I don’t know if I have watched anything that captures the contradictions of life under late capitalism quite as well as Fantasmas, especially as it pertains to being a queer person of color working in media. (Ultimately, even this article is content that I have created for the purpose of generating revenue, but hopefully it was enjoyable to read anyway, little reader.) Yet as bleak as Fantasmas is, it also feels strangely hopeful. Yes, it’s impossible to escape the hellish maze of commodified identity and the content-ification of art, which is a given in both real life and Fantasmas. But that doesn’t make the things that we create within that maze less meaningful. Honestly, the fact that Fantasmas exists at all, on a streamer like Max no less, feels like nothing short of a miracle. (As NPR producer Isabella Gomez Sarmiento put it in a recent episode of Pop Culture Happy Hour, “This is so brilliant, but, like, how did they give him the money to do this?”)

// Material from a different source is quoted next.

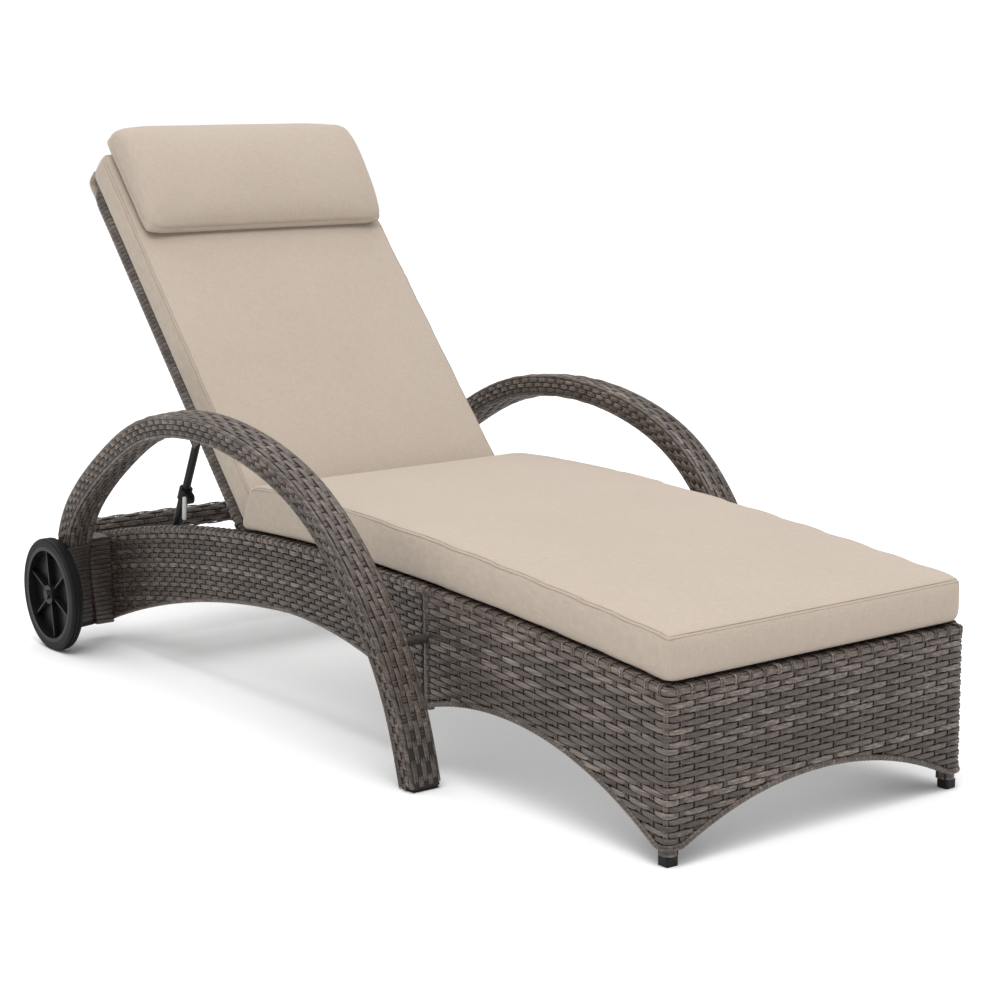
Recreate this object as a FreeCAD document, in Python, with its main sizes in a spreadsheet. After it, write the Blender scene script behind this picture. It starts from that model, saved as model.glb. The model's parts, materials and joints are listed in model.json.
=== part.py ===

In LeGuin’s 2014 speech, the author issued a prediction: “Hard times are coming, when we’ll be wanting the voices of writers who can see alternatives to how we live now, can see through our fear-stricken society and its obsessive technologies to other ways of being, and even imagine real grounds for hope. We’ll need writers who can remember freedom — poets, visionaries — realists of a larger reality.” Through Fantasmas, the most fully realized version of his vision yet, Torres is rapidly proving himself to be one of those writers and artists, a painter of a larger reality.